BOE approves federal funding for summer learning loss programs
Officials admit to twin summer challenges: hiring staff and getting kids to attend
News Release from HSTA, April 15, 2021
The Hawaii Board of Education Thursday approved a plan to spend up to $58 million in federal pandemic aid funds on summer learning loss programs, transportation, food service, and student computer devices for the next two summers. The board also authorized making for-credit summer school programs this summer free of charge.
State Schools Superintendent Christina Kishimoto outlined her plan to respond to students whose achievement has suffered during the pandemic.
For example, based on middle school data, Kishimoto said more than 20,000 students in grades 5-8 are two or more years behind in reading and math.
“Additional supports need to be in place to bring that group of students up to grade-level expectations,” Kishimoto told the board.
Kishimoto said she sought BOE approval to expand summer programs for the next two summers so principals can plan ahead, “to re-engage students and make sure that they are up-to-speed at or above their grade level.”
The board approved funding for the following services:
- Roughly 212 school learning hubs prioritizing programs for graduating seniors, students who are academically behind, those in transition grades (incoming kindergarten, elementary to middle, middle to high and high school to college, career or military), and students identified with engagement challenges because of the pandemic. Programs may focus on remediation or credit recovery, intervention, transition, and/or enrichment, such as music or sports camps, science, technology, engineering, math, and other disciplines. (Cost estimate for the next two summers: $18.2 million)

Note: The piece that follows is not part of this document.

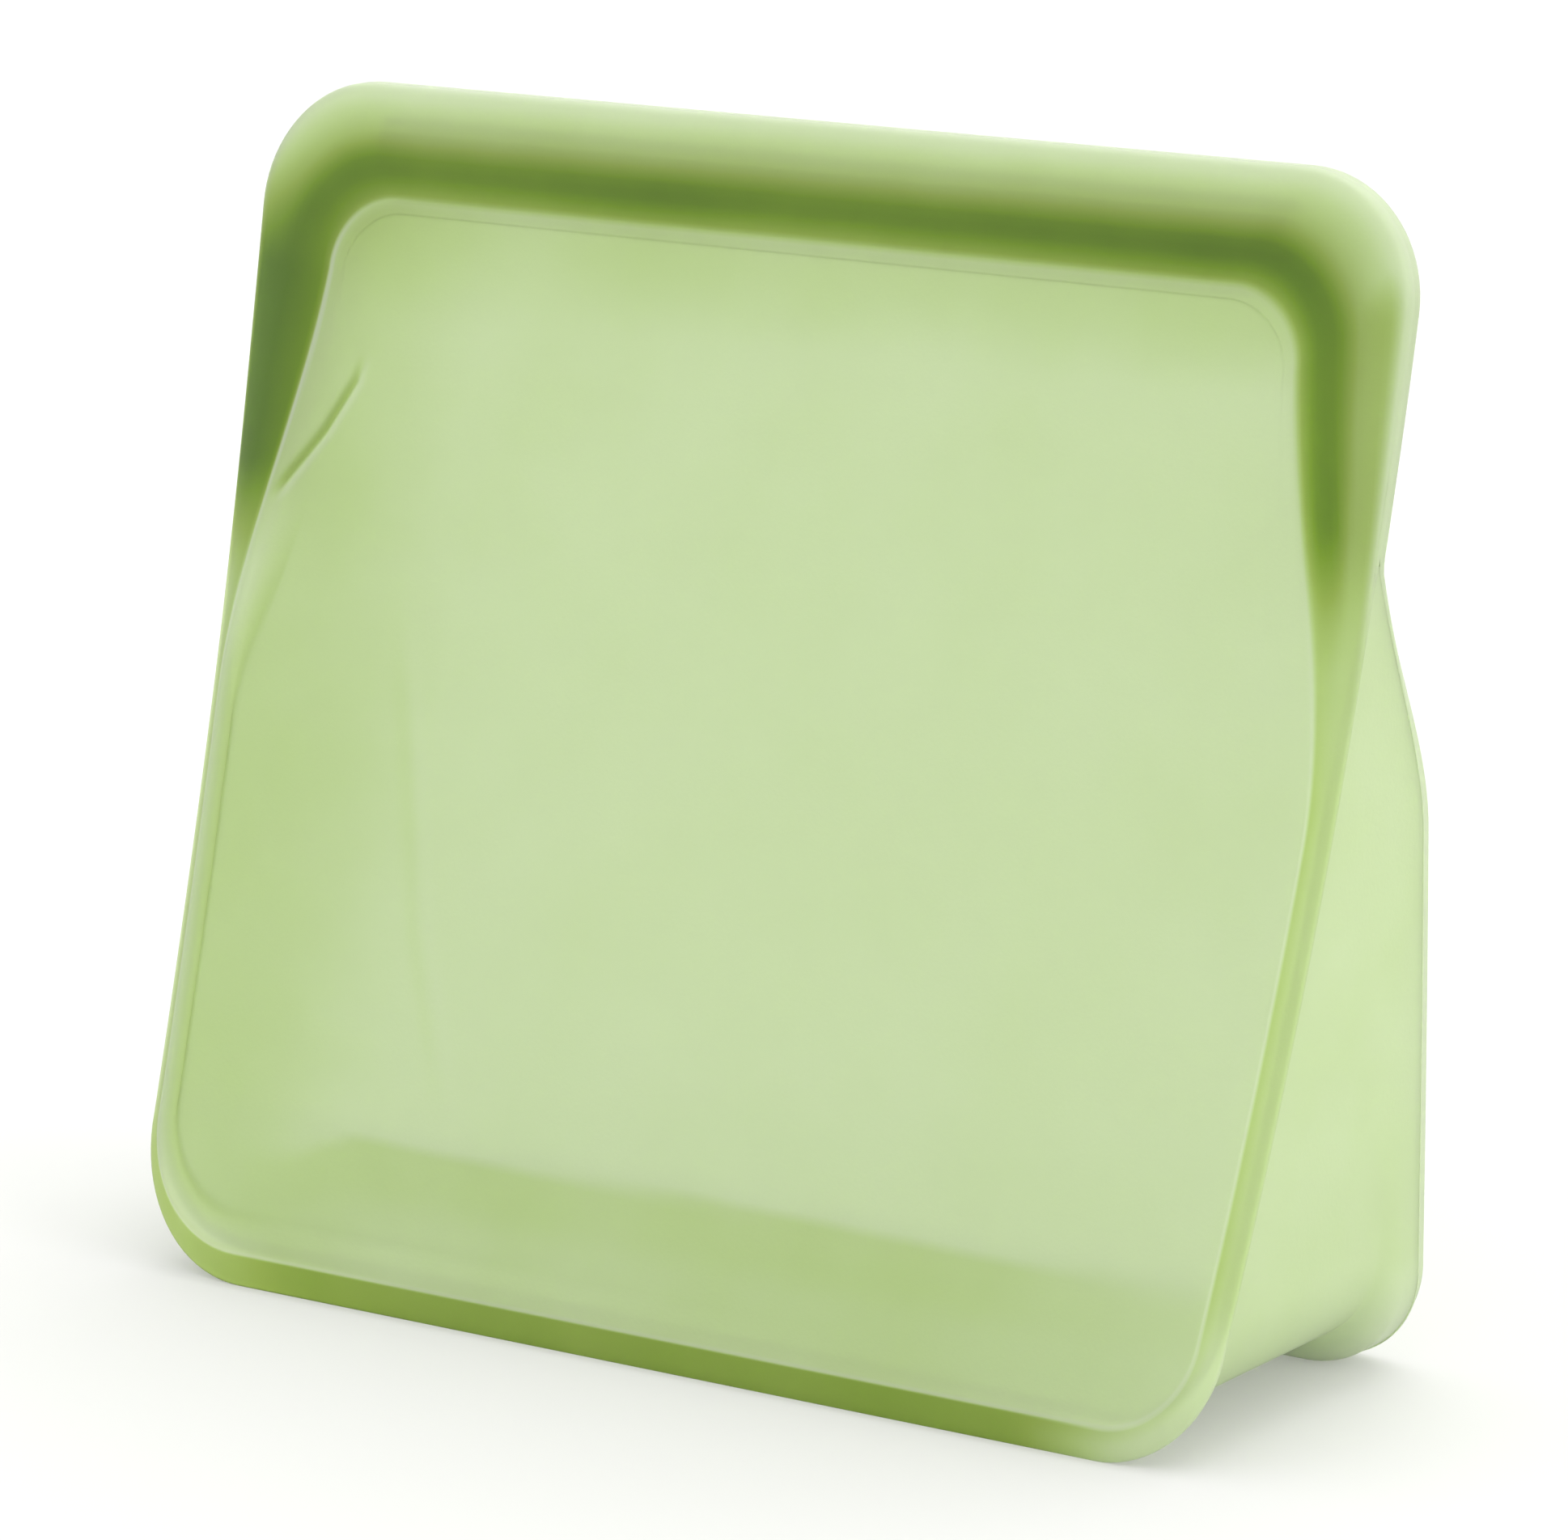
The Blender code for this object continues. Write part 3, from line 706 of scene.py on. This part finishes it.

- A summer start kindergarten transition program would provide a free three-week in-person classroom experience for incoming kindergarteners with little or no preschool experience. It would focus on student behaviors and school routines to increase students’ confidence and foster a sense of independence. (Cost estimate for the next two summers: $3.58 million)
- Summer food service. (Cost estimate for the next two summers: $12 million)
- Summer transportation for special education students and others. (Cost estimate for the next two summers: $12 million)
- A computer refresh to close the device gap for students as well as replace outdated and non-functional student devices at schools. (Cost estimate for this summer only: $8.4 million)
- Free for-credit summer school. (Cost estimate for this summer only: $1 million)
HSTA President Corey Rosenlee raised concerns about whether the HIDOE will be able to find enough students and qualified teachers for summer school learning hubs.
“From last summer, we discovered there was not a huge demand from parents for summer school,” Rosenlee told the BOE.
In preparation for this summer, Rosenlee said, “I have heard from one teacher in the Big Island when the principal asked for volunteers to teach summer school, there wasn’t one teacher who volunteered. The teachers were just too exhausted from this very difficult school year. So will we have enough staff for summer school, and if we can’t find qualified teachers what will be the quality of these summer school hubs?”
Complex area superintendents echoed Rosenlee’s concerns.
Paul Zina, complex area superintendent for Kauai, told the board, “The challenges are to get more of these students to show up for summer school. It’s not something we can force families to do.”
Leilehua-Mililani-Waialua Complex Area Bob Davis explained the challenge in staffing up summer learning hubs. “They have to find the adults who are willing and wanting to work in these learning hubs,” Davis said.
BOE Member Bruce Voss agreed that the challenge is encouraging participation by students and staff. “It’s one thing to have the best programs you can, it’s another to make sure the most people participate,” he said.
Keone Farias, the Kau-Keeau-Pahoa complex area superintendent, told board members school staff are targeting students and families in Kau, which has a high population of Marshallese and Chuukese.
“I’ve been walking door-to-door in some of these subdivisions and being chased by dogs,” Farias said.
Sometimes at the end of the day, Farias said he and his staff have only reached six or eight kids. “As we reach out and encourage them and provide them the opportunity, they bring friends and their engagement starts to grow,” he said.
“The longer they’re not engaged the more complacent they become,” he added, fearing that the longer some students stay disconnected from school, the harder it will be to get them to re-engage.
Disa Hauge, the interim Nanakuli-Waianae CAS, told the board her complex tracks those children academically at risk.
“I could pull a list of exactly which kids are struggling with their final credits, know who’s working with them, give them bus passes, meet their social-emotional needs,” Hauge said.
Cheri Nakamura, director of education nonprofit HEʻE Coalition, told the board that HIDOE’s current summer school plan doesn’t adequately address key concerns. “It is still not clear to us how schools will specifically target the students with greatest learning loss,” Nakamura said.
“Additionally, we don’t know how the DOE will evaluate the schools’ programs’ effectiveness, especially vis-à-vis our high-need students. Furthermore, we cannot tell to what extent tri-level coordination has improved, and what we have heard from parents is that there has not been targeted communication to families about summer school. We urge the BOE to obtain more clarity and specifics from the DOE on this plan, the implementation, and how it will monitor program effectiveness,” Nakamura added.